The alternative perspective, which I share, is that power is never enough for protection, especially in a world where a single nuclear weapon in the hands of a hostile state could do terrible harm. Rather, we need to build a world in which norms of conduct are strong enough that governments never resort to the mass persecution, let alone mass murder, of people whom they dislike. We need a world in which global pressure against any temptation toward such persecution or slaughter is consistently and intensely applied.
That is why so many Jews have taken as their lesson from the Holocaust the importance of upholding human rights, especially for disfavored minorities.

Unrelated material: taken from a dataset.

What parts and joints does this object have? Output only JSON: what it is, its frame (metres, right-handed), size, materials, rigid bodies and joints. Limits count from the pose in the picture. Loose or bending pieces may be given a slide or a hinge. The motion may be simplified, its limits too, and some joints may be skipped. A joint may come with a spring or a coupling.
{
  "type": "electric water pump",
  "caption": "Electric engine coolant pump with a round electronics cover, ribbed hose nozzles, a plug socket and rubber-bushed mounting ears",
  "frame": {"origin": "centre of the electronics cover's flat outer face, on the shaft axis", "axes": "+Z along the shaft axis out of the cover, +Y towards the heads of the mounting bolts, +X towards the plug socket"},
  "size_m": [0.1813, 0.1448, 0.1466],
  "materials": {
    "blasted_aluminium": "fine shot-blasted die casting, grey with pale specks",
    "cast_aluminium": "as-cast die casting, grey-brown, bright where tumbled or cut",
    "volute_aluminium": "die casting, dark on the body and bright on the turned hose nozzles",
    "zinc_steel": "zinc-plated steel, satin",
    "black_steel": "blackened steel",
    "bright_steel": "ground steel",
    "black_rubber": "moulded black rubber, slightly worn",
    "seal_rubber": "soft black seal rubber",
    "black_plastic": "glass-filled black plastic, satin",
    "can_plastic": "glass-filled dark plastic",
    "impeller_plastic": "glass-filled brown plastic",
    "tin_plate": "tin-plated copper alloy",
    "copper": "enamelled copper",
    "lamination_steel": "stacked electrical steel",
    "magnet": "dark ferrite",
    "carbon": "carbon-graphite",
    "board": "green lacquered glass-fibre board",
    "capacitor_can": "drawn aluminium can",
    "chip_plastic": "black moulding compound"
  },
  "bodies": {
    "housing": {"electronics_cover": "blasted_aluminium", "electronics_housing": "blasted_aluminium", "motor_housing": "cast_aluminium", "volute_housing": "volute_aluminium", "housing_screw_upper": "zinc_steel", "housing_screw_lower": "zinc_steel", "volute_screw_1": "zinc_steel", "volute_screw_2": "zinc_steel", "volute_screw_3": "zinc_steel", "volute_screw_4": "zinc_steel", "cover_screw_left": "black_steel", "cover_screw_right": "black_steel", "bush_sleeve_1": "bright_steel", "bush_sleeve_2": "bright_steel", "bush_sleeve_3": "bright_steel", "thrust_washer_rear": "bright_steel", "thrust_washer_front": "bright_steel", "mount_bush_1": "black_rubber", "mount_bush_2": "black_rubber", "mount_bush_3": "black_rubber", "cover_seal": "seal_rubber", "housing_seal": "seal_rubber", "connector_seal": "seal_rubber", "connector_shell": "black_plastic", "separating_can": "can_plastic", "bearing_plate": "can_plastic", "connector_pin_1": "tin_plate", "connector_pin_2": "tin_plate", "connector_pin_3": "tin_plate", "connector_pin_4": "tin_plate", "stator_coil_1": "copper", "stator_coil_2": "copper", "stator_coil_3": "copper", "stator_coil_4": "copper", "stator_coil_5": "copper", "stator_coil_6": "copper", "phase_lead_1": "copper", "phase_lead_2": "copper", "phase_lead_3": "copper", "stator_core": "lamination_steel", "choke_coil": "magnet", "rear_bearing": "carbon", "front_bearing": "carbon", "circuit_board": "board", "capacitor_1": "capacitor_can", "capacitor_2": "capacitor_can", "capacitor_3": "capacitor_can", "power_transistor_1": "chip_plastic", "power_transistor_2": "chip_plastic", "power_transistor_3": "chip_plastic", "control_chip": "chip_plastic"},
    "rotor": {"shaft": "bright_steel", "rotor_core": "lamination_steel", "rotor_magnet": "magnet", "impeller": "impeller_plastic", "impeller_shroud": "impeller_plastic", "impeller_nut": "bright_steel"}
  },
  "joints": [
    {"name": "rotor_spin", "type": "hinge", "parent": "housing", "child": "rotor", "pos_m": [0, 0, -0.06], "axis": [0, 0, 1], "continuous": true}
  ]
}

It is why a majority of American Jews disapprove of the Netanyahu government’s repressive policies.
These alternative lessons drawn from the Holocaust are not wholly contradictory. Each has an element of truth. Yes, the Israeli government needs a strong military to protect itself. But it also needs strong human rights standards. The Netanyahu government’s one-dimensional approach to Israeli security—power without regard to human rights—is undermining those standards.

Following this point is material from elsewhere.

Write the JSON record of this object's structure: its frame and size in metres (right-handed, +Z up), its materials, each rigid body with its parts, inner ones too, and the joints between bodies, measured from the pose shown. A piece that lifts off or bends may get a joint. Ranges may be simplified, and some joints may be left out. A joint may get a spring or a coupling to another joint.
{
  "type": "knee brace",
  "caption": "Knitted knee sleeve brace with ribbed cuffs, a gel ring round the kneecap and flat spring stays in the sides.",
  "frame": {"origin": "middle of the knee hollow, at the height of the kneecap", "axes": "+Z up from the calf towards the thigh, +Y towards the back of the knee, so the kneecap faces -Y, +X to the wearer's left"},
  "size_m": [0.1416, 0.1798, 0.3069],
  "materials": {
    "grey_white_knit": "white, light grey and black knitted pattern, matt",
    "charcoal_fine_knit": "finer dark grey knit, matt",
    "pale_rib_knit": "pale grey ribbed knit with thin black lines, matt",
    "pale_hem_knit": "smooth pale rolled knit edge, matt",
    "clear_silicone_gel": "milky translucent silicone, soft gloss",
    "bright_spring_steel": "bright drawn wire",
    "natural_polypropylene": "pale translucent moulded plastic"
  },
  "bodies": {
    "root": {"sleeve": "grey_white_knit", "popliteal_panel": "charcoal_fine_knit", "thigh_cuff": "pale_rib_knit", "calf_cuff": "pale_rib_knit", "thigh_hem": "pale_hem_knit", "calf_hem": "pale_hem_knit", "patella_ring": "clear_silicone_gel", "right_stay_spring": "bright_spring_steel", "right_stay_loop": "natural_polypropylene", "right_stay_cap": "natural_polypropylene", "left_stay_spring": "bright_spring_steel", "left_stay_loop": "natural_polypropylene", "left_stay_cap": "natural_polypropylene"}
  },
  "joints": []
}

The German government should reassess the lessons that it takes from its Nazi history. Feeling a debt toward the world’s Jews should not mean writing a blank check to the Israeli government as it rips up the important rights lessons that should be taken from the Holocaust.

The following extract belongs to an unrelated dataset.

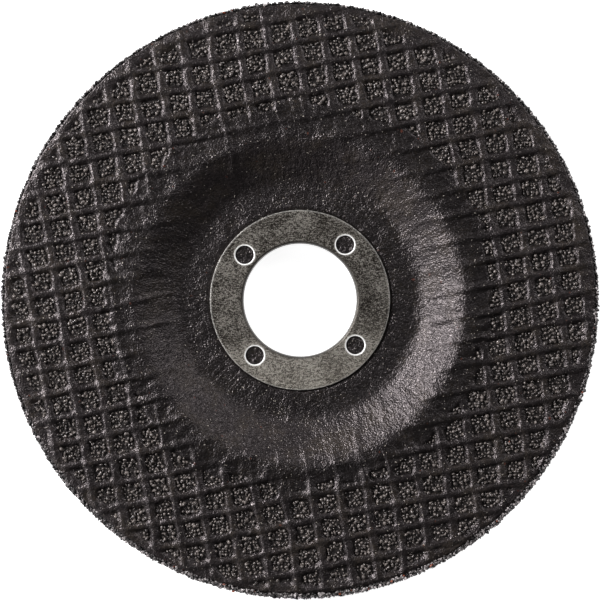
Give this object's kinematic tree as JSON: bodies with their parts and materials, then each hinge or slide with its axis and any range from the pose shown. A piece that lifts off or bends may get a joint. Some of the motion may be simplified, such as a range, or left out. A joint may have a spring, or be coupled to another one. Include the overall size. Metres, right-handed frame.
{
  "type": "grinding disc",
  "caption": "Round depressed-centre grinding disc of resin-bonded abrasive with moulded-in glass net, and a pressed steel ring lining its bore.",
  "frame": {"origin": "on the disc's axis, in the plane of the hub's back face that it lies on", "axes": "+Z along the disc's axis, out of the dished grinding face; +X to the right and +Y to the top in the picture"},
  "size_m": [0.115, 0.115, 0.0106],
  "materials": {
    "bonded_abrasive": "dark charcoal resin-bonded grit with net ridges, dull sheen",
    "ring_steel": "dull pressed sheet steel, mottled"
  },
  "bodies": {
    "root": {"abrasive_disc": "bonded_abrasive", "centre_ring": "ring_steel"}
  },
  "joints": []
}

Persecuting Palestinians not only violates basic human rights principles that the German government and its Western partners regularly invoke in Ukraine, Syria and elsewhere, but it also is not good for the Jews of the world, most of whom live outside of Israel and depend on those norms. And it is not good for Israel, whose security cannot be enhanced by the permanent suppression of the Palestinians with whom it shares a small slice of land.
Apartheid is not a long-term solution. Western governments should say so. The lessons of the Holocaust, far from impeding such candor, compel it.